Jim
No that's not the comparison. It's not supposed to be mini-tour player vs. Gary Player! That's like saying the gap between the worst of the best today and the best of the best yesterday has increased.
No, what I am trying to get at is that the worst of the best today is better than the worst of the best yesterday, but that the agent of that change also makes the best of the best today (ex-Tiger) worse than the best of the best yesterday (ex-Jack). The distribution on both ends of the high-end of golf has narrowed: the differences between the worst of the best and the best of the best, past vs. present.
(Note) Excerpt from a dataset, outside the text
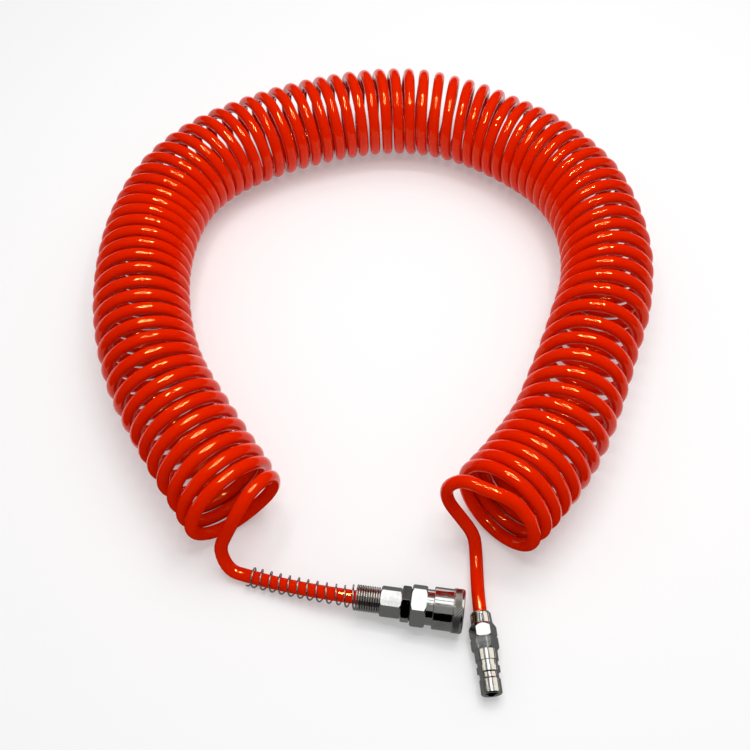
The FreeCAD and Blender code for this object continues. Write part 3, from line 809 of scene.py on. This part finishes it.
def make_studio(hose_alone, other_pieces):
    """The table, and the cards with the pieces that mirror each of them."""
    reach = TABLE_REACH
    flat_card("table", level(-reach, reach, -reach, reach, TABLE_HEIGHT), floor_material())
    left, right, front, back, top = ROOM
    # Painted shade: the table near the pieces, as the metal mirrors it
    table_shade_corners = level(left, right, front, FOREGROUND_BACK, TABLE_HEIGHT + FOREGROUND_LIFT)
    for name, corners, colour in (
            ("grey_ceiling", level(*ROOM), GREY),
            ("black_front", upright((left, front), (right, front), 0, top), BLACK),
            ("dark_back", upright((right, back), (left, back), 0, top), DARK),
            ("dark_left", upright((left, back), (left, front), 0, top), DARK),
            ("dark_right", upright((right, front), (right, back), 0, top), DARK),
            ("white_middle", level(*MIDDLE_CARD), WHITE),
            ("cream_left", leaning(*LEFT_CARD, LEANING_FRONT, LEANING_BACK), CREAM),
            ("cream_right", leaning(*RIGHT_CARD, LEANING_FRONT, LEANING_BACK), CREAM),
            ("grey_foreground", table_shade_corners, SHADE)):
        mirrored_card(name, corners, colour, other_pieces)
    low, high, half = LAMP_FRAME_LOW, LAMP_FRAME_HIGH, SHINE_WIDTH / 2
    under_lamps = low.z - MM
    for name, corners in (
            ("shine_near", level(low.x, high.x, low.y - half, low.y + half, under_lamps)),
            ("shine_far", level(low.x, high.x, high.y - half, high.y + half, under_lamps)),
            ("shine_left", level(low.x - half, low.x + half, low.y, high.y, under_lamps)),
            ("shine_right", level(high.x - half, high.x + half, low.y, high.y, under_lamps))):
        mirrored_card(name, corners, STRIP_SHINE, hose_alone)


def make_world():
    """A white world that lights the pieces less than it shows."""
    world = bpy.data.worlds.new("studio")
    bpy.context.scene.world = world
    world.use_nodes = True
    nodes, links = world.node_tree.nodes, world.node_tree.links
    light = nodes["Background"]
    light.inputs["Color"].default_value = (1, 1, 1, 1)
    light.inputs["Strength"].default_value = WORLD_LIGHT
    white = nodes.new("ShaderNodeBackground")
    white.inputs["Color"].default_value = (1, 1, 1, 1)
    white.inputs["Strength"].default_value = WORLD_SEEN
    mix = nodes.new("ShaderNodeMixShader")
    links.new(seen_rays(nodes, links), mix.inputs["Fac"])
    links.new(light.outputs["Background"], mix.inputs[1])
    links.new(white.outputs["Background"], mix.inputs[2])
    links.new(mix.outputs["Shader"], nodes["World Output"].inputs["Surface"])


def collect(name, pieces):
    """A collection that only tells cards what mirrors them."""
    collected = bpy.data.collections.new(name)
    for piece in pieces:
        collected.objects.link(piece)
    return collected


# The plug's heading in degrees, from the socket's axis
PLUG_HEADING = 102.7
# Front, back, inner and outer radius in millimetres of the nut's spigot and of the knurl's troughs,
# which begin at a share of the knurl's depth
# Both get painted shade: a darker metal in place of the shade that falls into these narrow recesses
TROUGH_SHARE = 0.55
SPIGOT = (48.8, 61.3, 4.0, 6.6)
TROUGHS = (KNURL_FRONT, KNURL_BACK, KNURL_RADIUS - KNURL_DEPTH,
           KNURL_RADIUS - TROUGH_SHARE * KNURL_DEPTH)

make_camera()
rings = turning_marks_group()
marks = handling_marks_group()
grain = grain_group()
socket_plating = metal_material("nickel_plating_socket", rings, marks, *NICKEL)
plug_plating = metal_material("nickel_plating_plug", rings, marks, *NICKEL, heading=PLUG_HEADING)
wire_metal = metal_material("bright_spring_wire", rings, marks, *BRIGHT_WIRE)
ring_metal = metal_material("dark_ring_steel", rings, marks, *DARK_STEEL)
# Dark metal that paints the shade in the nut's spigot and the knurl's troughs
recess_shade_metal = metal_material("painted_recess_shade", rings, marks, *RECESS_SHADE_STEEL)
ball_metal = metal_material("ball_steel", rings, marks, *BALL_STEEL, relief=0.0)
brass = metal_material("turned_brass", rings, marks, *BRASS, relief=0.25)
rubber = rubber_material(grain)

for node in ("socket_body", "socket_rear_adapter"):
    dress(soften(node), socket_plating)
nut = soften("socket_hose_nut")
dress(nut, socket_plating)
# Painted shade on the spigot, seen in the gaps between the collar's windings
paint_recess_shade(nut, recess_shade_metal, *SPIGOT)
plug_pieces = [soften(node) for node in ("plug_body", "plug_hose_nut")]
for piece in plug_pieces:
    dress(piece, plug_plating)
sleeve = make_sleeve()
dress(sleeve, socket_plating)
# Painted shade in the knurl's troughs
paint_recess_shade(sleeve, recess_shade_metal, *TROUGHS)
hose = make_hose()
dress(hose, hose_material(grain, marks))
dress(make_guard_spring(), wire_metal)
dress(make_spring("sleeve_spring", "sleeve_slide", *SLEEVE_SPRING, keep=0.44), wire_metal)
dress(make_spring("valve_spring", "valve_slide", *VALVE_SPRING, keep=0.365), wire_metal)
dress(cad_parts["sleeve_retaining_ring"], ring_metal)
dress(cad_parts["valve_poppet"], brass)
for number in range(1, 7):
    dress(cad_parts[f"lock_ball_{number}"], ball_metal)
for node in ("adapter_gasket", "plug_seal_ring", "valve_seal_ring"):
    dress(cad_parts[node], rubber)
make_lamps()
other_pieces = [piece for piece in bpy.data.objects
                if piece.type in ("MESH", "CURVE") and piece != hose]
make_studio(collect("hose_alone", [hose]), collect("other_pieces", other_pieces))
make_world()
bpy.context.scene.view_settings.view_transform = "Standard"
Unnatural Selection -- hilarious for me to have called it a "theory" when it's really at this point a hypothesis, although possibly the most-brilliant hypothesis on this subject since, well, Darwin on Berwick golfers...but no I insist, please hold off the accolades for now! -- the idea of Unnatural Selection is that the change in how players learn the game and progress in their ability to play the game (it's more than checking off a list of "skills" to acquire!) has made the worst less worse and produced the unintended consequence of the potentially great becoming only good.
In the past, the worst of the best would have been selected out by competition. This learning process -- think of it as in the real Natural Selection theory as there being wide variation in paths to greatness -- produced some relative stinkers (again, we're just talking about the high end) but was necessary somehow to producing a few diamonds: Ben Hogan, Byron Nelson, Jack Nicklaus, etc.
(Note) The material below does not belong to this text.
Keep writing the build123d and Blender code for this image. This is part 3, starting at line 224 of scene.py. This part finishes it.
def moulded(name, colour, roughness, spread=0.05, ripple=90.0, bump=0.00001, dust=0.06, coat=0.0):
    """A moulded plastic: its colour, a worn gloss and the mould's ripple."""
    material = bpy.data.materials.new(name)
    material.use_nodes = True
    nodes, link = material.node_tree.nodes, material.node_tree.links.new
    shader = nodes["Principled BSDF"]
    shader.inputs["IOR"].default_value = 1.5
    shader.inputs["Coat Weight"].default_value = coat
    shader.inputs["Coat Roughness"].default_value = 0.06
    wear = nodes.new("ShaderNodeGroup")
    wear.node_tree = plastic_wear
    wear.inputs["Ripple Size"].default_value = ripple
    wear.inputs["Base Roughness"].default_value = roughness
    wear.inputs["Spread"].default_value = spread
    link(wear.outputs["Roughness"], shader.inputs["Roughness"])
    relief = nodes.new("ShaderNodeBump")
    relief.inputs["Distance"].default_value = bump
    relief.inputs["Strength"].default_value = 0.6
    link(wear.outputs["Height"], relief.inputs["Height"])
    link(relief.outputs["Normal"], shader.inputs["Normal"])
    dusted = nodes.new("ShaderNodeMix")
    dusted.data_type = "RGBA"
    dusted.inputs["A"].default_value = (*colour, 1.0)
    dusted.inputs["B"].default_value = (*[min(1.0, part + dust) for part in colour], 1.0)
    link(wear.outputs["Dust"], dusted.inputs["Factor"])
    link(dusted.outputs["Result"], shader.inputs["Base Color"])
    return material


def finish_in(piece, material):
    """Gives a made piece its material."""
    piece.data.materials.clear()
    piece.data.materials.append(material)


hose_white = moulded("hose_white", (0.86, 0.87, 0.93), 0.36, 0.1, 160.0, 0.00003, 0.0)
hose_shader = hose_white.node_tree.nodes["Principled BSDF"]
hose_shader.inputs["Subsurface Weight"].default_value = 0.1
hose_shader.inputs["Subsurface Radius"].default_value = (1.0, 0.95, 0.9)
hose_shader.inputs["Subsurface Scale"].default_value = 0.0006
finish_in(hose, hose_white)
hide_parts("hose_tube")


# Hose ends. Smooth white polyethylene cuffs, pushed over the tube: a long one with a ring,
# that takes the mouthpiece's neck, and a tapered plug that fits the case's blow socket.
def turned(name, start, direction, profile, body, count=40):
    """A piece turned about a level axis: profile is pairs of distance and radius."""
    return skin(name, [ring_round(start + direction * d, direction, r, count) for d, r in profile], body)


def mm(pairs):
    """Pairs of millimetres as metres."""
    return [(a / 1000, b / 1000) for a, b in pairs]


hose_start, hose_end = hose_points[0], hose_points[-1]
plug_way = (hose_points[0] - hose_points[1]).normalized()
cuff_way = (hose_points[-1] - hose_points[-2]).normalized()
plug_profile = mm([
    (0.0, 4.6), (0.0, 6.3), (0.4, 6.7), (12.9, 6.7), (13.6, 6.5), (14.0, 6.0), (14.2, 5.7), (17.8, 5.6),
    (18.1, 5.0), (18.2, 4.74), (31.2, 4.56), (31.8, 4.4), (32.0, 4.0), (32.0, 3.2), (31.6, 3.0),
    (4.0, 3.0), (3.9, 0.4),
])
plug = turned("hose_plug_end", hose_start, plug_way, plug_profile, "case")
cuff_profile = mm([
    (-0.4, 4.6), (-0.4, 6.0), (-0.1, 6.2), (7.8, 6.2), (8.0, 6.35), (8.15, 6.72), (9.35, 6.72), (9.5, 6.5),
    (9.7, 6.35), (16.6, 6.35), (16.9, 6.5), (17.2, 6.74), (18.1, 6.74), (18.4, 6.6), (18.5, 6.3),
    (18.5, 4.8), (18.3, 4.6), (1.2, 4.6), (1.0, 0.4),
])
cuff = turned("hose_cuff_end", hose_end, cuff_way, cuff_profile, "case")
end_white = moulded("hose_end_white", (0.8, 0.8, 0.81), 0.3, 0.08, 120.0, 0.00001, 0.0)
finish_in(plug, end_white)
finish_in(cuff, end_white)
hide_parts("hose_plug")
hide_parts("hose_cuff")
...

Today, some who would have gotten selected out by competition are:
1) prevented from that fate before they get to it via the Conveyor Belt process of learning; and / or
2) allowed to "survive" due to the existence of many more professional tours, which enables them to stay on the Conveyor Belt longer (call this section the Pelz-Leadbetter Belt), making them even "more good" and ultimately strengthening the fields at a major.
The flip side of Unnatural Selection is it strips out the potential greatness by reducing learning to agreed-upon fundamentals plus by running increasing numbers of top-tier golfers through Conveyor Belts such as the US university golf system, national junior programs like those in Sweden and Australia, etc.
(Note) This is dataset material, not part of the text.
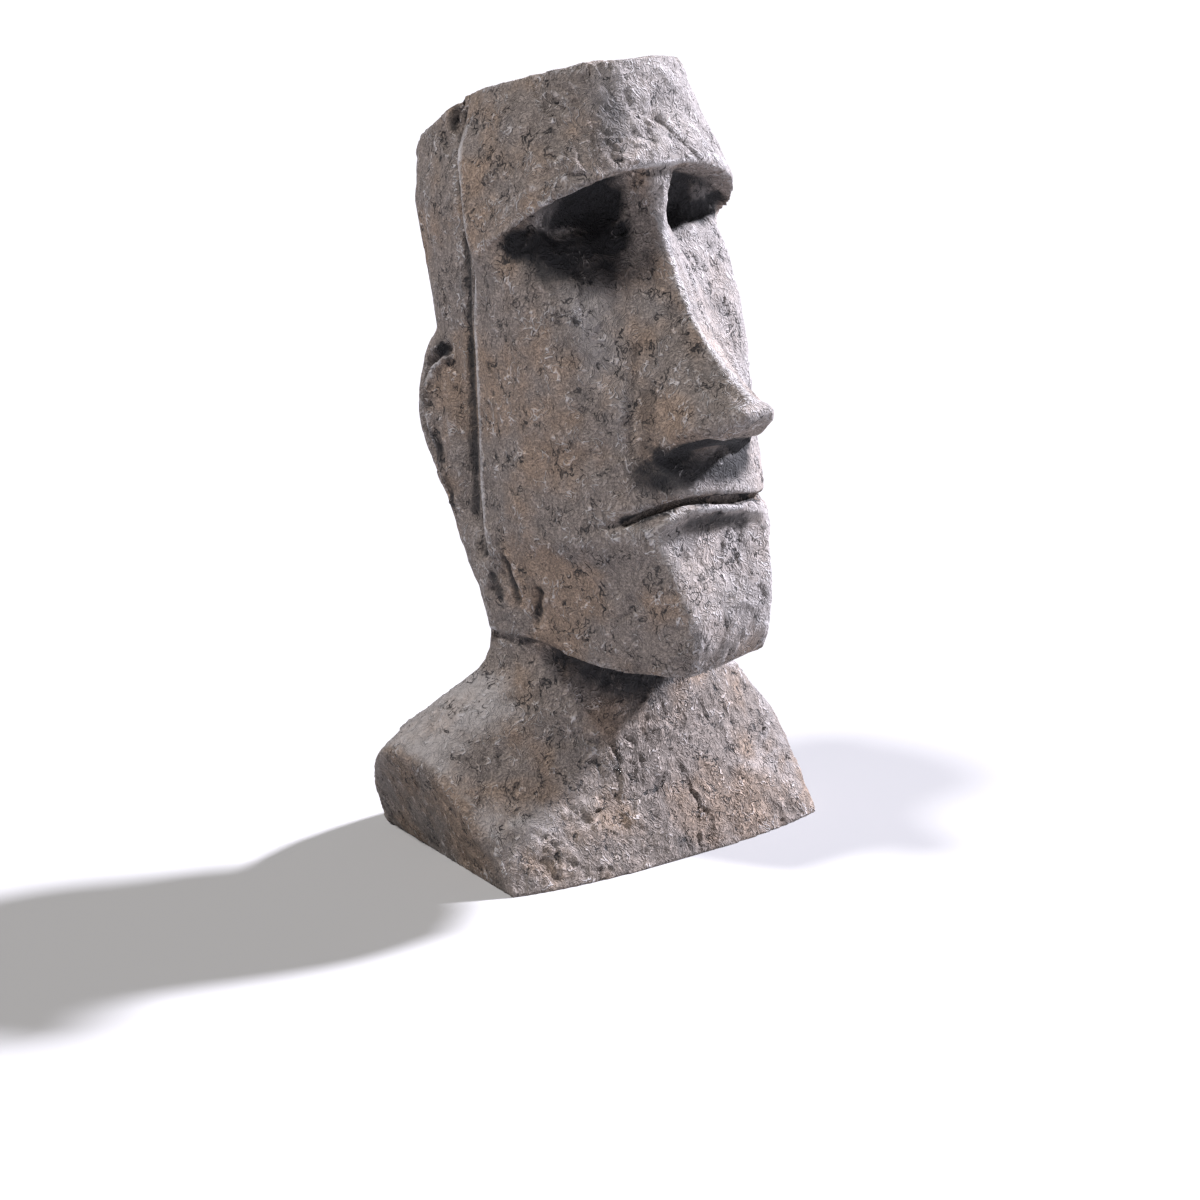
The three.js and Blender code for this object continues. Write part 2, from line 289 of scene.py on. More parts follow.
def far_from(path, co):
    """How far each place is from a path of straight runs, in mm."""
    path = np.array(path, float)
    best = np.full(len(co), np.inf)
    for a, b in zip(path[:-1], path[1:]):
        run = b - a
        t = np.clip((co - a) @ run / (run @ run), 0, 1)
        best = np.minimum(best, np.linalg.norm(co - (a + t[:, None] * run), axis=1))
    return best


def snap(path, side):
    """The path, mirrored if side is -1, with each place moved to the nearest of the skin."""
    places = [np.array((side * x, y, z)) for x, y, z in path]
    return np.array([skin[np.argmin(((skin - p) ** 2).sum(1))] for p in places])


def shifted(path, by):
    """The same path, moved by so many mm."""
    return [tuple(a + b for a, b in zip(place, by)) for place in path]


def carve(path, width, depth, sharp=None, sides=AS_DRAWN):
    """One pass of the tool: depth mm at the middle of the path, fading out at width mm."""
    for side in sides:
        here = snap(path, side)
        inside = np.all((skin > here.min(0) - width) & (skin < here.max(0) + width), axis=1)
        chosen = np.nonzero(inside)[0]
        fade = np.clip(1 - far_from(here, skin[chosen]) / width, 0, 1)
        cut = depth * (fade**sharp if sharp else fade * fade * (3 - 2 * fade))
        skin[chosen] -= cut[:, None] * facing[chosen]


def settle():
    """Gives the moved places to the mesh, reads its normals again and says how far it moved."""
    global facing
    moved = np.linalg.norm(skin - points(head.data), axis=1).max()
    head.data.vertices.foreach_set("co", (skin * MM).astype(np.float32).ravel())
    head.data.update()
    facing = normals(head.data)
    print("the skin moved by up to", round(float(moved), 2), "mm")


skin, facing = points(head.data), normals(head.data)
print("the tool works on", len(skin), "places")

# %% [markdown]
# ## The groove
# A groove runs down each side of the head and parts the face block from the slab behind it.
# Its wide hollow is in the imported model. The tool adds what makes it look cut: a narrow
# floor, a second furrow beside it that shows from the front, and a lip on the block's edge.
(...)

Jeff, your post reminds me of two anecdotes that may shed a little light:
A. Harvey Penick's advice to his players to beware the opponent with a bad grip and a bad swing. These players will have grooved their action, and then he goes on to say such a player would not have made it to that level had he not succeeded.
B. Dave Pelz said his study of the short game (and perhaps here is a good place to add the Pelz Short-Game Conveyor Belt to the list above) began when he followed two Tour pros during a tournament, charting their every shot and result. He paid particular attention to one who had a beautiful swing, great rhythm, etc. -- and was astonished to learn only after the round was completed that the player with a bad swing and unremarkable game had beat those fancy pants right off Pretty Boy.
It's just a hypothesis, but it's good to see Jeff didn't get completely sick when he ate it -- at least until you so helpfully pointed out what he had just eaten -- and now it's more than half-baked!
That said, Jim, I think you do hit on the soft underbelly of Unnatural Selection when you point to the size of the game as the reason. The increase in money could provide an explanation distinct from Unnatural Selection for why we don't see as much in the tails of the distribution at the high end, as I mentioned in the earlier post.
A second point you seem to make I'm not sure I agree with: "Great players are born with the determination to refuse failure."
Let's accept the statement as true. Given the majors as the standard, the conclusion is fewer great players exist today. Then doesn't that mean today's lack of greatness is just a fluke of randomness, of birthrates 20-30 years ago? If so, I don't buy that. I think nurture explains it better than nature, and in this case "nurture" means Unnatural Selection -- aka the Bob Rotella Conveyor Belt!
Mark
PS I agree it's a horribly-flawed analysis to see who might have won without Jack / Tiger in the field -- except in 2000, when Els nearly won the Grand Slam in the "human being" division!